Ain Shams Engineering Journal (Apr 2024)
Cattaneo-Christov heat and mass fluxes model of Casson fluid employing non-Fourier double diffusion theories with ion slip and Hall effects
Abstract
It is vitally important to comprehend non-Newtonian fluids flow behaviour from an industrial perspective. Non-Newtonian fluids are needed for a number of industrial and technical processes, including the production of paper, photographic films, and polymer sheet extrusion. There are several industrial applications for heat and mass transfer. However, thermal and solute relaxation time phenomena can't be predicted by classical heat and mass transfer laws (Fourier and Fick laws). This work aims to apply the modified Ohm law to thermal and mass transfer which are based on Fick's and generalized Fourier principles, respectively. The current study examines the three-dimensional Darcy-Forchheimer flow of non-Newtonian fluid “Casson fluid” via porous medium with ion slip and Hall effects across a stretched sheet. Thermophoresis and Brownian motion aspects are also considered. The diffusion phenomena are modelled using the Boungrino model. The modified Buongiorno model (MBM) for nanofluids is used to investigate the enhancement of heat transport. Together with practical nanofluid properties, it covers the mechanics of thermo-migration and random motion of nanoparticles.

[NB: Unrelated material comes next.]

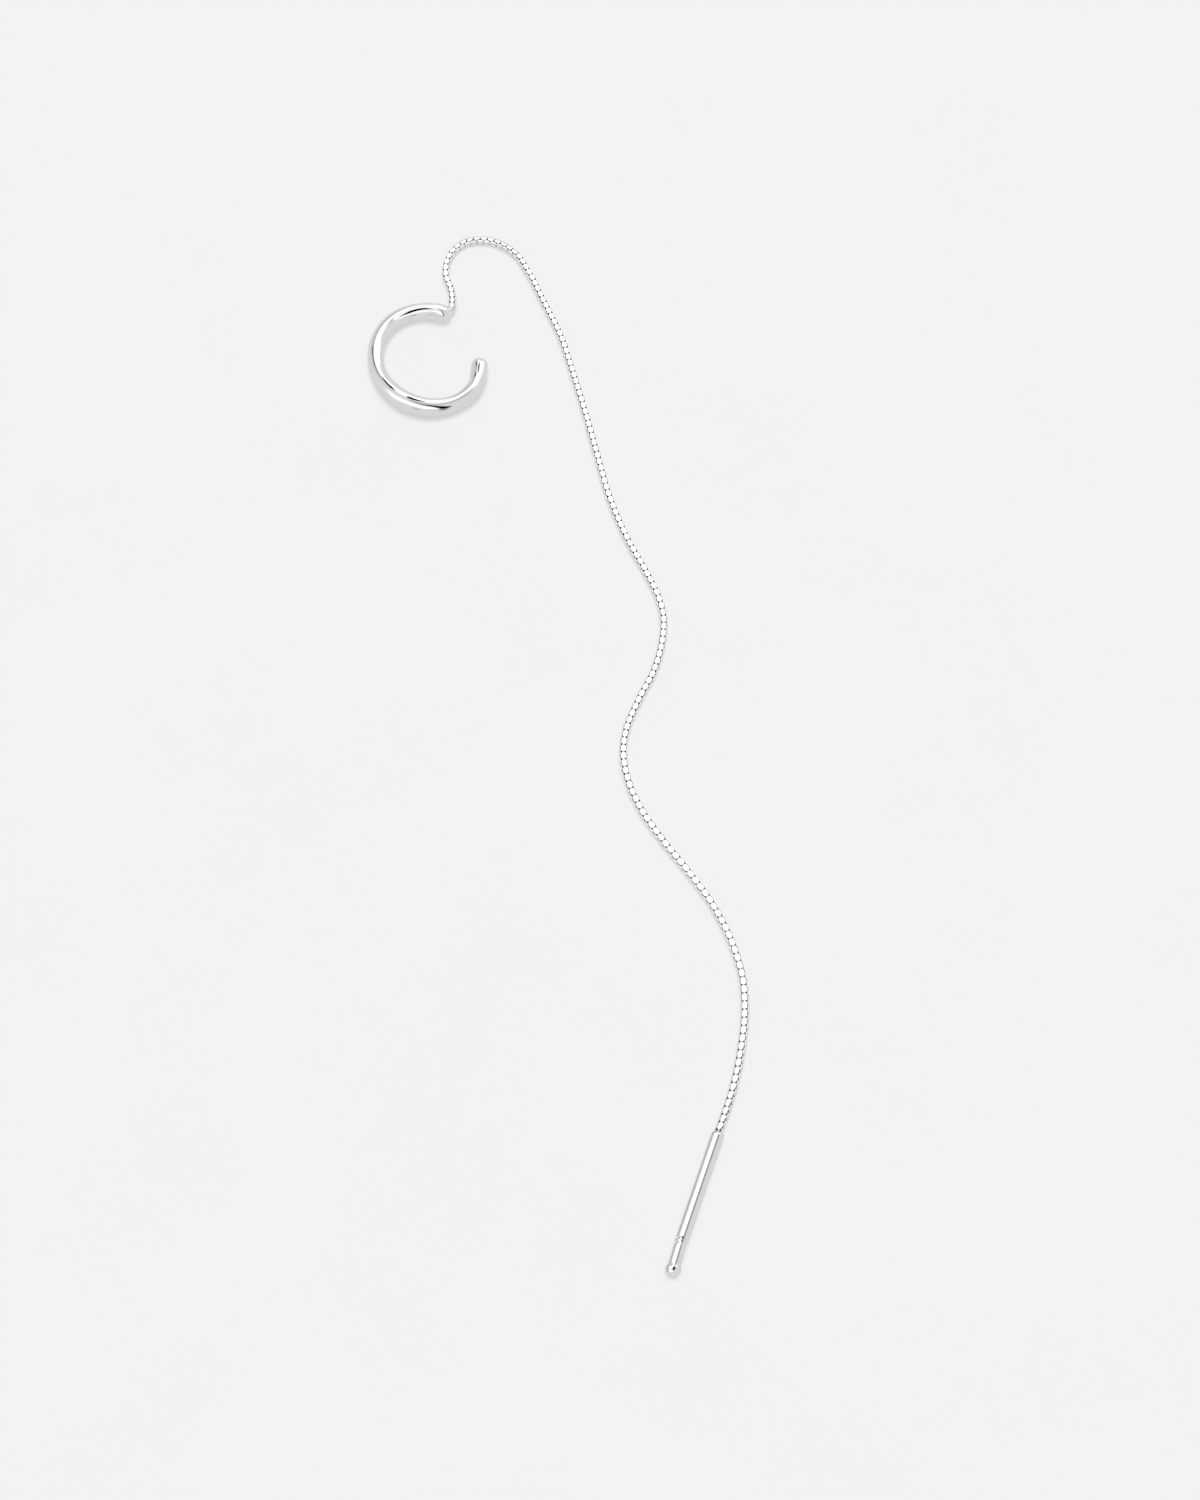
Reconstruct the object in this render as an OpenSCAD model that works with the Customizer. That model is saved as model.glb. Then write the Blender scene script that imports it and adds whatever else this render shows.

By adding the appropriate similarity transformations, this collection of (PDEs) that reflect the mathematical model is transformed into an (ODEs) system, which it is subsequently resolved utilizing the Lobatto IIIA technique's powerful computing capabilities via Matlab software. Data visualisations and numerical examples are presented considering many physical restrictions affect the fluctuation of velocities, temperatures, concentration, dimensionless shear stress, Nusselt number, and Sherwood number. According to certain findings, the existence of Hall and ion slip effects, and other factors contribute to an increase in horizontal velocity distribution. Furthermore, Fourier's law produces a wider temperature distribution than the Cattaneo-Christov heat flux model.